Facing End-of-Life

February 14, 1993|By SARA ENGRAM

This past week, the Dutch parliament officially recognized an informal consensus about mercy killing that has been unofficially honored by legal and medical authorities in the country for several years.

The story made front-page news. But the important point is not that a country legalized euthanasia -- the action stopped somewhere short of that -- but rather that an elected legislature approved a consensus on a far more radical issue than questions about living wills or other decisions about end-of-life health care matters.

If Dutch legislators can handle that hot potato, maybe there's hope that Maryland's General Assembly can agree this session on legislation setting out legal guidelines for the painful decisions that face increasing numbers of families.

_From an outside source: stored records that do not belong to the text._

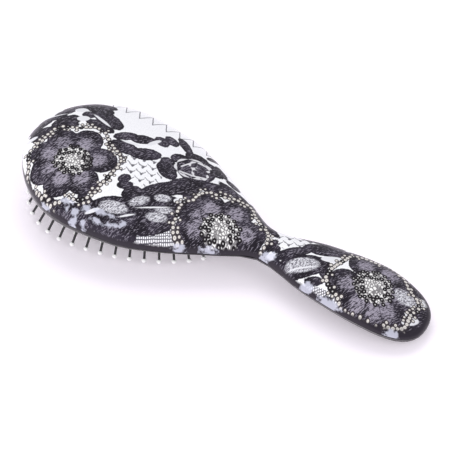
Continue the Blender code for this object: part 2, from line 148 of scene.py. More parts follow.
flank = smooth_through(
    [HEAD_WIDEST_AT - 1, HEAD_WIDEST_AT]
    + [HEAD_WIDEST_AT + share * TAPER for share in (0.28, 0.53, 0.77)]
    + [HEAD_LENGTH, (HEAD_LENGTH + GRIP_AT) / 2, GRIP_AT, GRIP_AT + 1],
    [HALF, HALF, 0.94 * HALF, 0.73 * HALF, 0.45 * HALF]
    + [NECK_WIDTH / 2, 0.15 * NECK_WIDTH + 0.35 * GRIP_WIDTH]
    + [GRIP_WIDTH / 2, GRIP_WIDTH / 2],
)
seam_height = smooth_through(
    [0, HEAD_WIDEST_AT, SHOULDER_AT, HEAD_LENGTH, GRIP_AT, BRUSH_LENGTH],
    [26.2, 21.6, 16.2, 14.4, 10.9, 5.2],
)
crown_rise = smooth_through(
    [0, HEAD_WIDEST_AT, SHOULDER_AT, HEAD_LENGTH, GRIP_AT, BRUSH_LENGTH - END_ROUNDING],
    [11.4, 14.3, 12.7, 7.9, 9.8, 5.6],
)


def half_width(x):
    if x < HEAD_WIDEST_AT:
        share = max(1 - x / HEAD_WIDEST_AT, 0.0)
        return HALF * (1 - share**TOE_FULLNESS) ** (1 / TOE_FULLNESS)
    if x > GRIP_AT:
        share = min((x - GRIP_AT) / GRIP_TO_END, 1.0)
        return GRIP_WIDTH / 2 * (1 - share**END_FULLNESS) ** (1 / END_FULLNESS)
    return flank(x)


def handle_share(x):
    """0 along the head, 1 along the handle, easing over the neck."""
    t = min(max((x - HEAD_LENGTH + FACE_TO_NECK) / FACE_TO_NECK, 0.0), 1.0)
    return t * t * (3 - 2 * t)


def opening_outline(inset):
    """Outline of the face's opening moved inwards by inset, in the face's own frame."""
    middle = HEAD_WIDEST_AT - FACE_CENTRE_AT
    toe_reach = HEAD_WIDEST_AT - TOE_FRAME - inset
    neck_reach = HEAD_LENGTH - OPENING_TO_NECK - HEAD_WIDEST_AT - inset
    reach_across = OPENING_HALF - inset

    def at(turn):
        along = math.cos(2 * math.pi * turn)
        across = math.sin(2 * math.pi * turn)
        reach = neck_reach if along > 0 else toe_reach
        power = 2 / (OPENING_NECK_FULLNESS if along > 0 else OPENING_TOE_FULLNESS)
        x = middle + reach * math.copysign(abs(along) ** power, along)
        y = reach_across * math.copysign(abs(across) ** power, across)
        return Vector((x, y, 0))

    return at


def fine_points(outline):
    return [outline(i / OUTLINE_STEPS) for i in range(OUTLINE_STEPS + 1)]


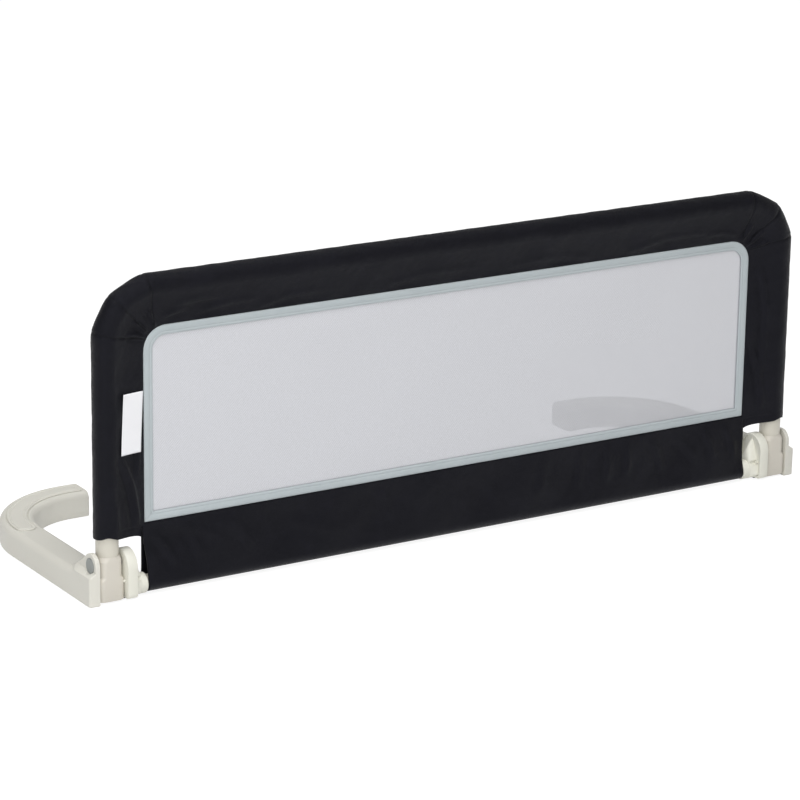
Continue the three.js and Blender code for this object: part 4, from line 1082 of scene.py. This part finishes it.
carried = {
    tubeCoat: ("top_tube", "lower_tube"),
    steel: ("tube_snap_button", "post_rivet", "axle_bolt", "axle_nut", "lock_gear", "arm_screw"),
    hubIvory: ("hub_screw",),
    ivory: ("arm_base_plate",),
    rubber: ("hub_foot",),
}
for name, node in frame["nodes"].items():
    for material, names in carried.items():
        if any(part in name for part in names):
            node.data.materials.clear()
            node.data.materials.append(material)

# Studio

studio = dict(floorSize=14.0, floorDrop=0.3, floorGlow=1.45, glowShare=0.6, worldLight=0.45)
lamps = dict(
    key=dict(place=(-0.6, -1.33, 3.1), aim=(0, 0, 0.15), size=2.2, power=54),
    fill=dict(place=(-1.8, -2.3, 1.25), aim=(-0.15, 0, 0.15), size=1.8, power=29),
    back=dict(place=(-0.2, 1.1, 3.3), aim=(0, 0, 0.2), size=1.2, power=16),
)
camera = dict(focal=3398.199, azimuth=-32.018, pitch=16.79, roll=0.86, place=(-2239.861, -3440.679, 1416.16),
              pixels=800, sensor=36.0, clip=(0.1, 60))


def floorPiece():
    # pale and matt; what the camera and glossy surfaces see is mostly its own white, so a shadow stays faint
    half = studio["floorSize"] / 2 / mm
    grid = np.array([[(x, y, 0) for y in (-half, half)] for x in (-half, half)], float)
    piece = gridPiece("floor", grid - [0, postPlane, studio["floorDrop"]], outward=False)
    finish = Finish("paleFloor", Roughness=0.9)
    finish.use(Base_Color=finish.mix(finish.noise(3, 2), (0.8, 0.8, 0.8, 1), (0.83, 0.83, 0.83, 1)))
    tree = finish.tree
    glow, path, pick = (tree.nodes.new(kind) for kind in
                        ("ShaderNodeEmission", "ShaderNodeLightPath", "ShaderNodeMixShader"))
    glow.inputs["Strength"].default_value = studio["floorGlow"]
    seen = [Number(finish, path.outputs[f"Is {kind} Ray"]) for kind in ("Camera", "Glossy", "Transmission")]
    seen = finish.math("MAXIMUM", seen[0], finish.math("MAXIMUM", seen[1], seen[2]))
    finish.feed(pick.inputs[0], seen * studio["glowShare"])
    tree.links.new(finish.shader.outputs[0], pick.inputs[1])
    tree.links.new(glow.outputs[0], pick.inputs[2])
    output = next(n for n in tree.nodes if n.type == "OUTPUT_MATERIAL")
    tree.links.new(pick.outputs[0], output.inputs["Surface"])
    piece.data.materials.append(finish.material)


def world():
    # plain white to the camera, and a soft light to everything else
    background = bpy.data.worlds.new("studio")
    bpy.context.scene.world = background
    background.use_nodes = True
    tree = background.node_tree
    tree.nodes.clear()
    path, light, white, pick, output = (tree.nodes.new(f"ShaderNode{kind}") for kind in
                                        ("LightPath", "Background", "Background", "MixShader", "OutputWorld"))
    light.inputs["Strength"].default_value = studio["worldLight"]
    white.inputs["Color"].default_value = (1, 1, 1, 1)
    tree.links.new(path.outputs["Is Camera Ray"], pick.inputs[0])
    tree.links.new(light.outputs[0], pick.inputs[1])
    tree.links.new(white.outputs[0], pick.inputs[2])
    tree.links.new(pick.outputs[0], output.inputs["Surface"])


def lamp(name, place, aim, size, power):
    # a round lamp that looks from its place to its aim
    data = bpy.data.lights.new(name, "AREA")
    data.shape, data.size, data.energy = "DISK", size, power
    lampObject = bpy.data.objects.new(name, data)
    lampObject.location = place
    lampObject.rotation_euler = (Vector(aim) - Vector(place)).to_track_quat("-Z", "Y").to_euler()
    bpy.context.scene.collection.objects.link(lampObject)


def photoCamera():
    # the view of the photograph, fitted without shift: focal length in pixels of its frame
    data = bpy.data.cameras.new("camera")
    data.sensor_width, data.lens = camera["sensor"], camera["focal"] * camera["sensor"] / camera["pixels"]
    data.clip_start, data.clip_end = camera["clip"]
    a, e, r = (math.radians(camera[k]) for k in ("azimuth", "pitch", "roll"))
    forward = Vector((-math.sin(a) * math.cos(e), math.cos(a) * math.cos(e), -math.sin(e)))
    level = Vector((math.cos(a), math.sin(a), 0))
    right = math.cos(r) * level + math.sin(r) * level.cross(forward)
    rotation = Matrix((right, right.cross(forward), -forward)).transposed().to_4x4()
    x, y, z = camera["place"]
    cameraObject = bpy.data.objects.new("camera", data)
    cameraObject.matrix_world = Matrix.Translation((x * mm, (y + postPlane) * mm, z * mm)) @ rotation
    bpy.context.scene.collection.objects.link(cameraObject)
    bpy.context.scene.camera = cameraObject


floorPiece()
world()
for name, values in lamps.items():
    lamp(name, **values)
photoCamera()
bpy.context.scene.view_settings.view_transform = "Standard"
print("studio set")
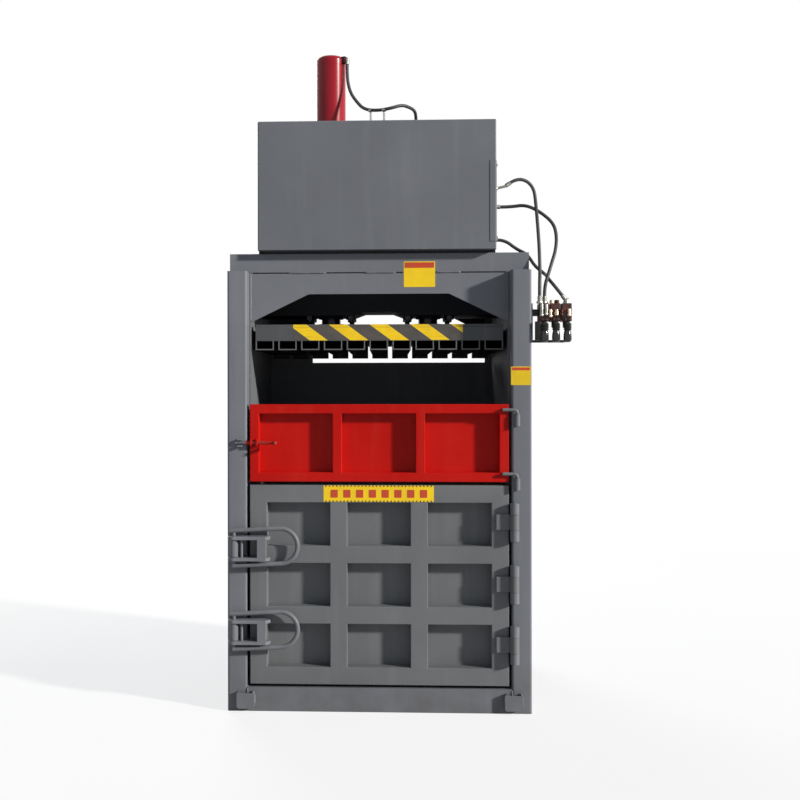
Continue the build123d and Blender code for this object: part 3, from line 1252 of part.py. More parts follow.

The issue is too important to put off another year, especially since a recent Court of Appeals decision involving a comatose man specifically threw the ball back in the legislature's court: "Where the values themselves are in a state of flux in society," the majority opinion said, "a legislative body is better equipped to determine, within constitutional limits, whether some lives are not worth living and, if so, how to determine [them]."

Under current law, decisions are made all the time in behalf of incapacitated patients by doctors and families. Most everyone agrees that's exactly how those decisions should be made.

But Jack Schwartz, chief of opinions for the Maryland attorney general, notes "There is large gap between what actually happens and how Maryland law describes the situation. . . . Maryland law at present doesn't give the participants the assurance it ought to that their decisions will necessarily be honored."

Maryland law not only needs clearer guidelines from the legislature on how families and physicians should go about making "substituted judgments" for an incapacitated patient. It also needs to revise its provisions for allowing people to draw up documents stating how they want these decisions to be made.

Currently, Maryland is one of only three jurisdictions that does not specifically provide for a durable power of attorney for health care. And the state's living will statute recognizes only a narrow range of circumstances in which the document could take effect.

Two bills have been introduced in the General Assembly. They have some key differences, but those disagreements have narrowed considerably during the drafting process and there is no reason to think that acceptable compromises cannot be worked out.

The longer of the two bills, a hefty piece of legislation, was crafted by a committee headed by Judge John Carroll Byrnes of the Baltimore City Circuit Court. Judge Byrnes has taken a special interest in these kinds of decisions since 1986, when a Baltimore clergyman, accompanied by physicians and lawyers, appeared before him asking permission to remove life support from his wife, Jacquelyn Cole, who had been in a coma since suffering a massive stroke 41 days earlier.

Judge Byrnes was not prepared to grant permission. Six days later, Mrs. Cole woke up.

For Judge Byrnes, the case illustrates how even the most loving, well-meaning families can make premature decisions. He also wants the law to recognize that some families are dysfunctional, that mistakes can be made. He thinks the legal guidelines should take care to balance all the competing interests even if that seems to impinge on family decision-making.

nTC The second bill is based largely on the law adopted last year in Virginia. It is a leaner piece of legislation and gives more weight to families in the decision-making process.

Professor Diane Hoffman of the University of Maryland School of Law, who helped draft the measure, maintains that this bill is better suited to the realities under which most of these decisions are made.

She says, "The problem in this country is not under-treatment, but over-treatment," which, she suggests, indicates the state interest in preserving life is often being given more consideration than the wishes of the people who know the patient best.

Given all the debate and thought that has gone into each of these bills, it seems likely that once they come before the legislature the differences will be relatively few and the choices will be clear

The groundwork has been done. What's left for the legislature to do is to decide where the lines will be drawn. But one thing is sure, this is the year the legislature needs to draw those lines.

The key question is whether legislators are willing to grapple with issues that are never easy and not always clear -- but clearly essential.

Sara Engram is editorial-page director for The Evening Sun.